What is actually delivered to stakeholders should be determined by the needs of the company. All analysts and engineers can relate to this scenario; you receive a request and after researching it further you learn that it is not related to the objectives or mission of the company. The stakeholder was just experimenting or doing something they think is interesting that is vaguely related to their job. In situations like this, it is critical that data teams determine why they are completing a request and not just take the stakeholders word for it. Since the team is limited by the budget they are given, they must make sure they are prioritizing the work that is most important to the company.
3.) Track Expenses like a Hawk — It is important now more than ever to watch your costs closely. Most companies are looking to cut costs this year while large cloud providers are simultaneously jacking up prices. In the past year we have seen a big price hikes from managed data tools providers like Google and dbt Labs. With prices rising it is crucial to have good cost management practices and make sure you are not also experiencing unexpected or unnoticed cost anomalies.

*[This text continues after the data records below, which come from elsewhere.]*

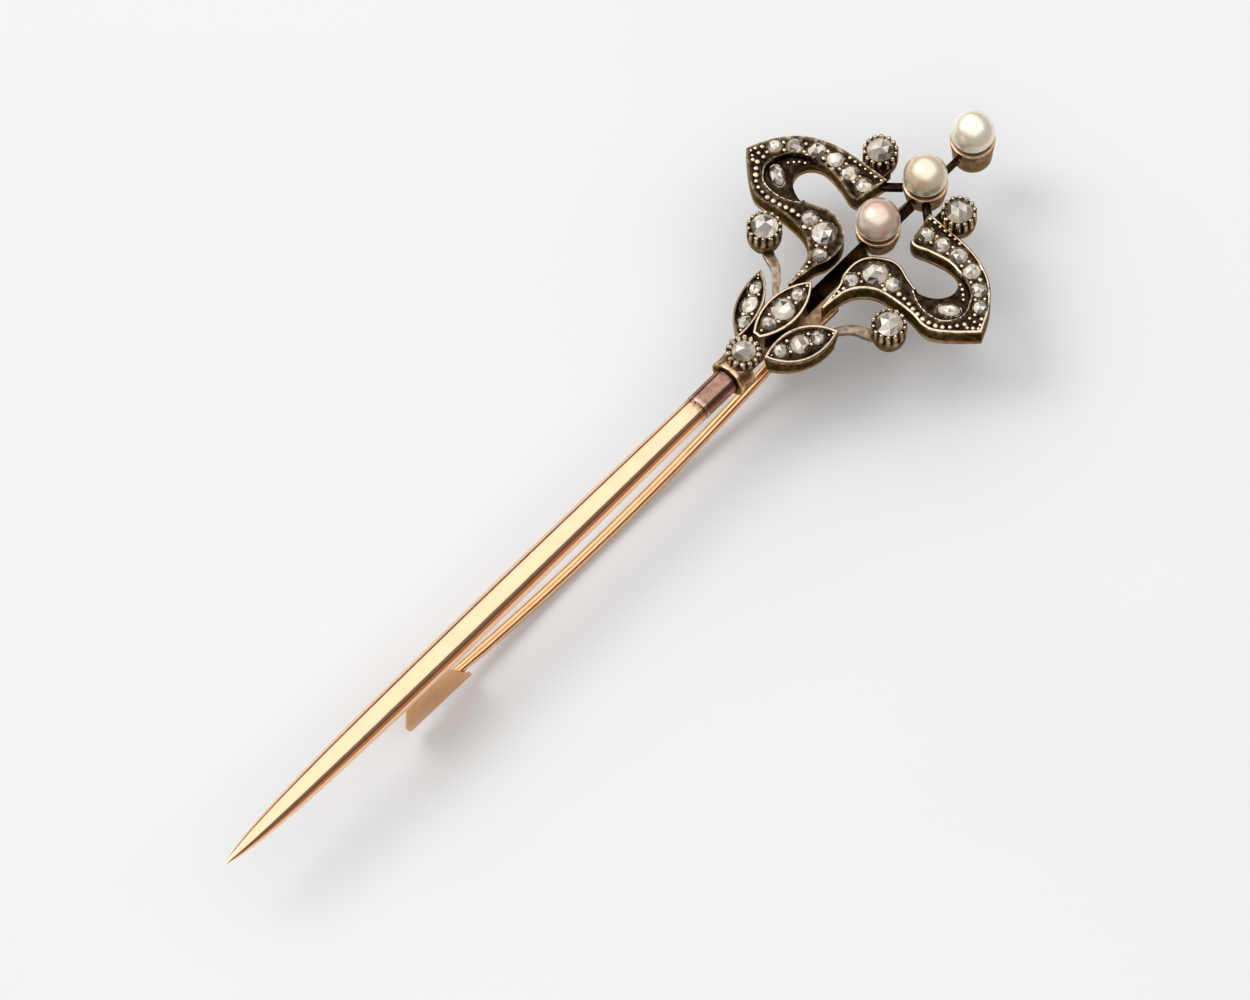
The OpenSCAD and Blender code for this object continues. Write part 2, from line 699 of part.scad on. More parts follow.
module catch() {
    color([0.82, 0.58, 0.36]) place() difference() {
        translate([0, catch_y1, lip_top_z]) rotate([-catch_slope, 0, 0]) catch_sheet();
        blade_body(solder_gap);
        // slanted mouth end
        translate([-far / 2, catch_y1, lip_top_z - catch_t]) rotate([catch_cut, 0, 0])
            translate([0, 0, -1]) cube(far);
    }
}

blade();
ferrule();
collar();
head_plug();
back_plate();
base_collet();
base_diamond();
centre_leaf();
centre_leaf_diamonds();
side_leaf(-1);  // left_leaf
side_leaf_diamonds(-1);  // left_leaf_diamonds
side_leaf(1);  // right_leaf
side_leaf_diamonds(1);  // right_leaf_diamonds
petal(-1);  // left_petal
petal_backing(-1);  // left_petal_backing
petal_diamonds(-1);  // left_petal_diamonds
petal(1);  // right_petal
petal_backing(1);  // right_petal_backing
petal_diamonds(1);  // right_petal_diamonds
outer_stem(-1);  // left_outer_stem
outer_collet(-1);  // left_outer_collet
outer_diamond(-1);  // left_outer_diamond
outer_stem(1);  // right_outer_stem
outer_collet(1);  // right_outer_collet
outer_diamond(1);  // right_outer_diamond
upper_neck(-1);  // left_upper_neck
upper_collet(-1);  // left_upper_collet
upper_diamond(-1);  // left_upper_diamond
upper_neck(1);  // right_upper_neck
upper_collet(1);  // right_upper_collet
upper_diamond(1);  // right_upper_diamond
link(-1);  // left_link
link(1);  // right_link
centre_bar();
lower_spine_bar();
upper_spine_bar();
pearl_cup(0);  // pearl_cup_1
pearl_cup(1);  // pearl_cup_2
pearl_cup(2);  // pearl_cup_3
pearl_peg(0);  // pearl_peg_1
pearl_peg(1);  // pearl_peg_2
pearl_peg(2);  // pearl_peg_3
pearl(0);  // pearl_1
pearl(1);  // pearl_2
pearl(2);  // pearl_3
hinge_bracket();
hinge_rivet();
pin_knuckle();
pin_stem();
catch();
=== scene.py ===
import math
import random

import bmesh
import bpy
import numpy as np
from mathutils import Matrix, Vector
from mathutils.geometry import delaunay_2d_cdt


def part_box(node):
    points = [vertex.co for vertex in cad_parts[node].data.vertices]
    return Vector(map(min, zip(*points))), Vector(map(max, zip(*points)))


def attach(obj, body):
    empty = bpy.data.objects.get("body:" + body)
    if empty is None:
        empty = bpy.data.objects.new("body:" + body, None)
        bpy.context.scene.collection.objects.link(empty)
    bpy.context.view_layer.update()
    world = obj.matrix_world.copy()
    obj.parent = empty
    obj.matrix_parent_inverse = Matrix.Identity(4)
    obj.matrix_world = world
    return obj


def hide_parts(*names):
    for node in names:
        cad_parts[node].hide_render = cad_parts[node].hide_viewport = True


# Looks of the stick brooch. Sizes are in millimetres in a working frame whose origin is the
# middle of the collar, on the blade's axis, with the pearls at +Y and the front facing +Z.
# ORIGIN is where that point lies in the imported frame, and MM turns millimetres into metres.

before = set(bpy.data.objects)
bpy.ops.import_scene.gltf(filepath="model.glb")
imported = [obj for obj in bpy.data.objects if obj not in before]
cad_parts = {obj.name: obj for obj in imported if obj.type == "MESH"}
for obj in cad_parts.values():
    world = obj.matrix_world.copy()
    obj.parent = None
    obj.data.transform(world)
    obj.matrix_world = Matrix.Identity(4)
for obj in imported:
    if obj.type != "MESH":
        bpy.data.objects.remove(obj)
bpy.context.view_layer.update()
MM = 0.001
ORIGIN = np.array(sum(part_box("collar"), Vector())) / 2 / MM


def box(node):
    """Lowest and highest corner of a CAD node, in the working frame."""
    low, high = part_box(node)
    return np.array(low) / MM - ORIGIN, np.array(high) / MM - ORIGIN


# ---- materials ----


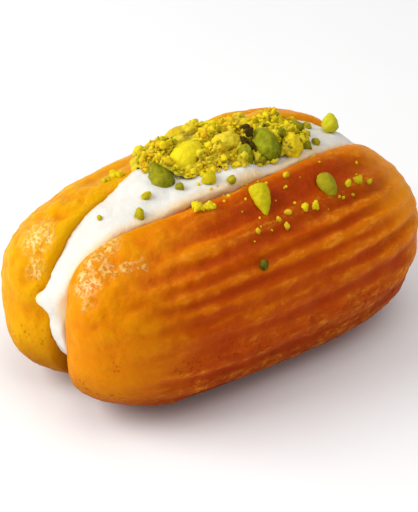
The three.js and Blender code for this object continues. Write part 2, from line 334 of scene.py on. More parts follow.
def placed(piece, at, size, turn, taper):
    """Pinches, sizes, turns and places a ball of radius 1, as the CAD does with its lumps."""
    a, b, c = (points_of(piece) * MM).T
    pinch = 1 - taper * a
    shaped = np.stack([a * size[0], b * pinch * size[1], c * pinch * size[2]], 1) / 2
    turned = np.array(Euler([math.radians(angle) for angle in turn]).to_matrix())
    move_points(piece, shaped @ turned.T + np.array(at) - (MIDDLE_X, 0, 0))
    return piece


def tongue(name, clearance):
    """The tongue of cream that was pressed out over the back half's edge, or room for it."""
    bpy.ops.object.select_all(action="DESELECT")
    bpy.ops.mesh.primitive_uv_sphere_add(segments=32, ring_count=16, rotation=(0, math.pi / 2, 0))
    size = PRESSED_OUT_SIZE + 2 * clearance
    return placed(named(name), PRESSED_OUT_AT, size, PRESSED_OUT_TURN, PRESSED_OUT_TAPER)


def cut_with(piece, cutter, how):
    """One Boolean with a cutter, which is then thrown away."""
    modify(piece, "BOOLEAN", object=cutter, operation=how, solver="EXACT")
    bpy.data.objects.remove(cutter)


cut_with(dough, wedge("knife_room", GAP), "DIFFERENCE")
cut_with(dough, tongue("tongue_room", GAP), "DIFFERENCE")
print("slit finger:", len(dough.data.polygons), "faces")

# %% [markdown]
# ## The fried skin
#
# Frying rounds the cut rims and raises small blisters, and on the top of the near end, where
# syrup has dried into bubbles, the skin is lumpier still. Remeshing into even little squares
# gives every part of the skin the same resolution, so that smoothing and Displace modifiers act
# evenly. Vertex groups say how much of it each part gets, so the slit's walls get no blisters.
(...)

One thing is for sure, the only way that you will notice price anomalies in your data platform is if you are keeping a close eye on them. When cost and usage spikes go unnoticed it can end up being very expensive when the bill is due. Unfortunately it can also be difficult to notice them; Data platforms are complex and are usually not setup with any type of cost or usage alerting out of the box. Even once they are tracked, it can be hard to isolate the root cause of a price anomaly and articulate that to the rest of the team. Luckily there are tools out there for tracking and alerting on cost and usage spikes that you can use to autonomously alert your team. If you are using one of the large cloud providers you can use the built in tools like Google Cloud’s Operations Suite, Amazon CloudWatch or Microsoft Cost Management. If these tools do not work for your data platform infrastructure you can also use third party tools like Cloud Zero, Harness or Datadog. Whichever tool you choose, be sure that you are tracking cost and usage spikes and pushing alerts autonomously to the proper team members to fix.
4.) Audit Old Code and Clean Up Stakeholder Trash — Unless you work at a brand new start up with all new employees and greenfield work, there are probably some old data assets that can be cleaned up or deleted all together. Most data platforms have a good bit of bloat, and development usually outpaces depreciation to a large degree. After years of this it can sometimes be hard to tell what is still needed and what is stale code that is just wasting money in the data platform because everyone is afraid to delete it. To put it bluntly, prior years trash is usually still being run in most data platforms. Data platforms teams must monitor usage and clean up this old trash that is still in the system, otherwise it will continue to leak money and add latency.
Beyond that, it is also essential to periodically clean up after the stakeholders. Remember that stakeholders are not responsible for the health of the system and they will rarely, if ever, clean out old stuff on their own. They won’t delete old dashboards and schedules, request for an old table to be dropped, or ask for a data pipeline to be deleted. These are cost containing decisions that the data platform team needs to make after defining stakeholder need and reviewing usage. Leaving these things running without periodic clean-ups is like throwing money out the window.
5.) Use Open Source and Inexpensive Infrastructure when Possible — While there is usually great benefit to using expensive and proprietary data tools, there is also significant downside when looking at the cost. These tools are amazing; they empower the masses to perform intense modern analytics at the snap of the fingers with very little setup, but they come with a high price tag that can not be ignored. While most companies can not get away from using expensive tools completely, it is important to properly assess when you need to use expensive tools and when something more cost effective will work.
Here is an example; lets say I am working with a company that uses Snowflake as their main data warehouse. Snowflake is expensive but it is necessary for the company’s production environment. This is because of the use case; there are tons of users running lots of concurrent queries at once that all expect high availability and low latency. Using a lesser data warehouse would simply not work for the production environment, but this does not mean that the entire data platform needs to be built using Snowflake. There are still opportunities to use a less expensive database like PostgreSQL for development. For example, I can cut costs by running all of my dbt tests and development to this database, and since dbt handles the DDL all of the modeling code can be the same between systems. Since development environments generally do not have the same frequency of queries or availability requirements as production, it does not necessarily need to be built using Snowflake. Using PostgreSQL is a big savings since you can start a managed instance for a low monthly cost and do not need to pay per transaction, which can account to a savings of hundreds to thousands of dollars a month depending on your usage.
The important piece here is not simply to use PostgreSQL instead of Snowflake because it is less expensive, it is to let the use case drive the solution that you choose. Don’t spend money simply to say you are following ‘best practices’ without thinking about alternate solutions. In this case a production environment needs to use an expensive data warehouse because the use case necessitates it, but a development environment does not have the same requirements so it can use a less expensive option. We chose each option because of what the use case called for, and let the needs of the company drive the decision.